Il faut, dit Heidi Tagliavini, «faire des efforts supplémentaires pour assurer une présence indépendante, neutre et efficace au fin de maintien de la paix dans la zone de conflits.» Un message envoyé, en premier lieu, à l’Union européenne.

Alain Franco, Bruxelles, swissinfo.ch

Le Conseil de l’Europe a refusé jeudi de sanctionner la Russie pour n’avoir pas respecté deux résolutions sur le conflit d’août 2008 en Géorgie. Ces deux résolutions exigeaient entre autres le respect de l’intégrité territoriale de la Géorgie, l’accès d’observateurs de l’Union européenne en Abkhazie et en Ossétie du Sud et la libre circulation pour les civils géorgiens.

L’Assemblée parlementaire de l’organisation (APCE) a décidé par 88 voix contre 35 de «confirmer les pouvoirs de la délégation russe» en son sein. Une série d’amendements qui demandait «de la priver de ses droits de vote» à Strasbourg a été clairement rejetée.

«Cette décision permettra aux autorités russes d’engager un dialogue concret et constructif», énonce le texte. «Il se peut que le respect des résolutions ne puisse se faire dans les délais très courts qui ont été fixés», ajoute le texte, dépourvu de toute vigueur.

Le député socialiste zurichois Andreas Gross, rapporteur, avait déclaré en préambule. «Notre assemblée n’a qu’un pouvoir en douceur, on est déçus que nos suggestions n’ont pas été suivies mais nous choisissons ‘la culture du respect mutuel’ et du dialogue» dans l’enceinte du Conseil de l’Europe».

Heidi Tagliavini est considérée comme une experte du Caucase et a plusieurs années d’expérience en tant que «diplomate de crise».
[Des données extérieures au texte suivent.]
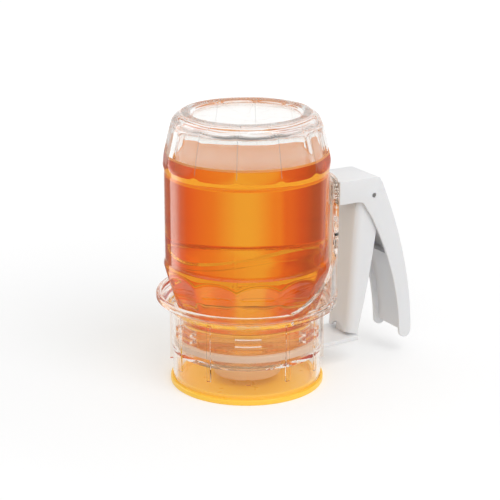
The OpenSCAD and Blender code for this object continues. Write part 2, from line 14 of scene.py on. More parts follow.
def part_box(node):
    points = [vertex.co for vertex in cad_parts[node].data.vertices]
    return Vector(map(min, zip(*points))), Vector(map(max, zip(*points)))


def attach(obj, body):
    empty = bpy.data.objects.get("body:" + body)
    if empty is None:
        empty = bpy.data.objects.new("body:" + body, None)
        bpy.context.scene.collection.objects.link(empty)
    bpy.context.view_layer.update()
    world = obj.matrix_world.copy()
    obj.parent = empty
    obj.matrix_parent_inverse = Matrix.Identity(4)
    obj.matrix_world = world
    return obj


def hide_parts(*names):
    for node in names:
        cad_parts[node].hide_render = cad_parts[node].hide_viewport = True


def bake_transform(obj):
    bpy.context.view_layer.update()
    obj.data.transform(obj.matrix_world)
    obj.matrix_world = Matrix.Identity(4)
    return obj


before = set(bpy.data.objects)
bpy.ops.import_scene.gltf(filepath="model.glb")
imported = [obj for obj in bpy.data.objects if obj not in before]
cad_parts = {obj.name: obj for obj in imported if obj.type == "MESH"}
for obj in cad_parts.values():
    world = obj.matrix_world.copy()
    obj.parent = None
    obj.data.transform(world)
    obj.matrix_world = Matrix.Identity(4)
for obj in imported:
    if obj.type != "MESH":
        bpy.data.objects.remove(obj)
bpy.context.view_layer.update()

MM = 0.001
LOG = logging.getLogger("honey_dispenser")
Point = tuple[float, float]
Spread = tuple[float, float, float]
Colour = tuple[float, float, float, float]
Stops = tuple[tuple[float, str], ...]

# Vertices nearer than this become one, in a new mesh and in a copy of a CAD node's.
MERGE = 2e-6
CAD_MERGE = 15 * MERGE
# Faces that turn less than the first are one flat face, and edges sharper than the second are rounded.
FLAT = math.radians(0.4)
CREASE = math.radians(38)
# Edges shorter than this, as those of small round holes, stay sharp.
SHORTEST_EDGE = 0.5 * MM
# The rounding of a corner takes no more than this share of a side.
FILLET_SHARE = 0.45
# Nearly all of a noise texture lies between these two.
NOISE_LOW, NOISE_HIGH = 0.3, 0.7
WHITE: Colour = (1.0, 1.0, 1.0, 1.0)


# --- small helpers ---------------------------------------------------------------------------


def linear(code: str) -> Colour:
    """Turns an sRGB hex colour into linear light.

    Args:
        code: the colour as six hex digits, such as "F4A032".
    Returns:
        Red, green, blue and an alpha of 1.
    """
    parts = [int(code[i:i + 2], 16) / 255 for i in (0, 2, 4)]
    red, green, blue = (c / 12.92 if c <= 0.04045 else ((c + 0.055) / 1.055) ** 2.4 for c in parts)
    return red, green, blue, 1.0


def add_node(
    tree: bpy.types.NodeTree, kind: str, values: dict | None = None, links: dict | None = None
) -> bpy.types.Node:
    """Adds one node with its settings and its links.

    Args:
        tree: the node tree that takes the node.
        kind: the node's type, such as "ShaderNodeBump".
        values: what its properties and free inputs are set to, by name.
        links: the output sockets that feed its inputs, by the input's name or place.
    Returns:
        The new node.
    """
    node = tree.nodes.new(kind)
    for name, value in (values or {}).items():
        if isinstance(name, str) and hasattr(node, name):
            setattr(node, name, value)
        else:
            node.inputs[name].default_value = value
    for name, source in (links or {}).items():
        tree.links.new(source, node.inputs[name])
    return node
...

En 1995, elle était la seule femme parmi les six membres du groupe d’assistance à la Tchétchénie de l’Organisation pour la coopération et la sécurité en Europe (OSCE).

En mars 1998, elle s’est vu confier la tâche de cheffe adjointe de la Mission de l’ONU en Géorgie (MINOG).

Entre 2002 et 2006, elle était représentante spéciale du secrétaire général de l’ONU en Géorgie et elle a aussi représenté de 2000 à 2001 l’OSCE dans le Caucase.

Heidi Tagliavini a aussi été ambassadrice de Suisse à Moscou et en Bosnie-Herzégovine.